#### SUPPLIED DATA ####

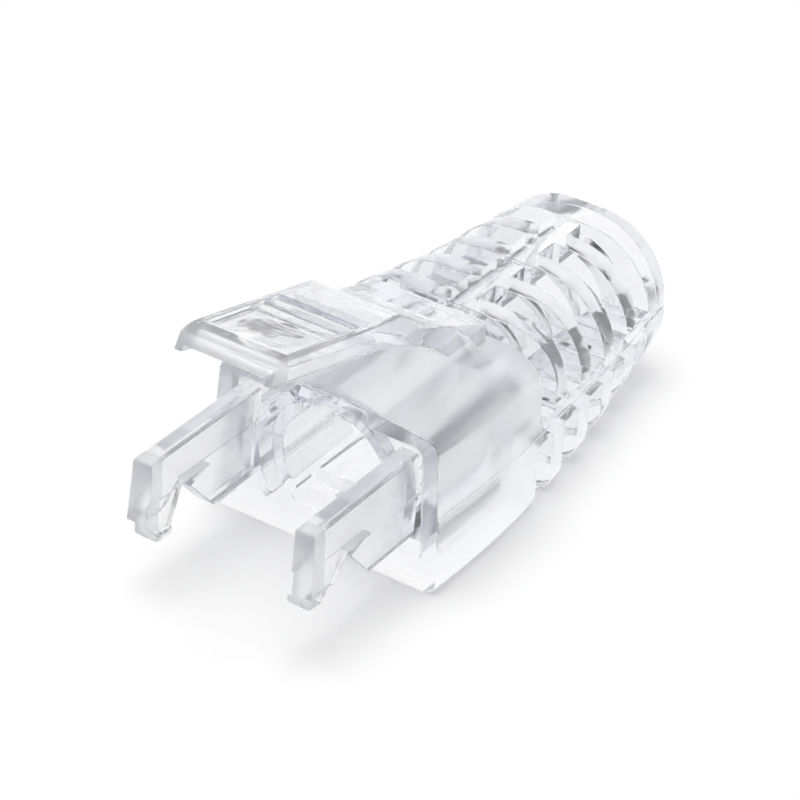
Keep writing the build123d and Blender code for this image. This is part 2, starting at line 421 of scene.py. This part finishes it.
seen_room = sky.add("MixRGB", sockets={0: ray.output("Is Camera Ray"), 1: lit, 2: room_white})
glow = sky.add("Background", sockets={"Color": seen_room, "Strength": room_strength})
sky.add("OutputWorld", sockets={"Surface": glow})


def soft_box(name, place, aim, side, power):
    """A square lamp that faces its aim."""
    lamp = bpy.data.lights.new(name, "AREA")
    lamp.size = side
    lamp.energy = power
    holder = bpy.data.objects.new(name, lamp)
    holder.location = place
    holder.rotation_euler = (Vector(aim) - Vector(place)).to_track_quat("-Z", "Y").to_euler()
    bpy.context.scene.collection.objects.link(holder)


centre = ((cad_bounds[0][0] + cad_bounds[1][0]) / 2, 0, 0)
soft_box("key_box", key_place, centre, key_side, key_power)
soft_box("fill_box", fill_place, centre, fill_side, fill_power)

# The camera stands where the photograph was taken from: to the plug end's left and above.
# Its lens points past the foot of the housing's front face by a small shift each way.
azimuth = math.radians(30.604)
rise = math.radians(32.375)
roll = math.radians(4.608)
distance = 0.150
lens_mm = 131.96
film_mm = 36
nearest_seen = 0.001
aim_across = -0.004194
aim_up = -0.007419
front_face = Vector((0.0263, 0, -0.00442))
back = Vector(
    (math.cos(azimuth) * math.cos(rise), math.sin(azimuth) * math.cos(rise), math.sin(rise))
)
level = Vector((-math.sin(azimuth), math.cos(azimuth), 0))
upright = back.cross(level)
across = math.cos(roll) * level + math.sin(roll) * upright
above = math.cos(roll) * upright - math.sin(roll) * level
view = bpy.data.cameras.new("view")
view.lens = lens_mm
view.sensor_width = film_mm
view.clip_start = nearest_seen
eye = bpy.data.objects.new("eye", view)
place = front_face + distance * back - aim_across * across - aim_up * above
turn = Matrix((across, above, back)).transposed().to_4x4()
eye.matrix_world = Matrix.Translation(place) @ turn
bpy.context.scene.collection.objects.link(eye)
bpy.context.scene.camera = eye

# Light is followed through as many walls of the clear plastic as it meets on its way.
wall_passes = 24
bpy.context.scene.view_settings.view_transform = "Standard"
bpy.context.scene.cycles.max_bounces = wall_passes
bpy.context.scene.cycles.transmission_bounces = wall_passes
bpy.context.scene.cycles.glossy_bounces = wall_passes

####

- **EXERCISE**: Repeat exactly, please, each line from the beginning of the data through the line with "bpy.context.scene.collection.objects.link(holder)" in it, and only those lines.

- **SOLUTION TO THE EXERCISE**:
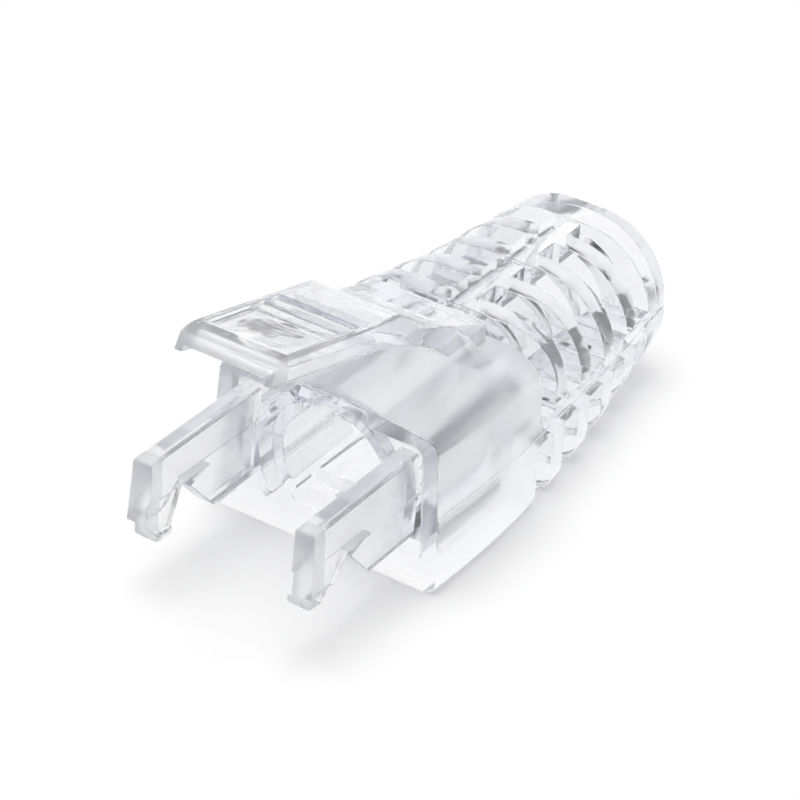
Keep writing the build123d and Blender code for this image. This is part 2, starting at line 421 of scene.py. This part finishes it.
seen_room = sky.add("MixRGB", sockets={0: ray.output("Is Camera Ray"), 1: lit, 2: room_white})
glow = sky.add("Background", sockets={"Color": seen_room, "Strength": room_strength})
sky.add("OutputWorld", sockets={"Surface": glow})


def soft_box(name, place, aim, side, power):
    """A square lamp that faces its aim."""
    lamp = bpy.data.lights.new(name, "AREA")
    lamp.size = side
    lamp.energy = power
    holder = bpy.data.objects.new(name, lamp)
    holder.location = place
    holder.rotation_euler = (Vector(aim) - Vector(place)).to_track_quat("-Z", "Y").to_euler()
    bpy.context.scene.collection.objects.link(holder)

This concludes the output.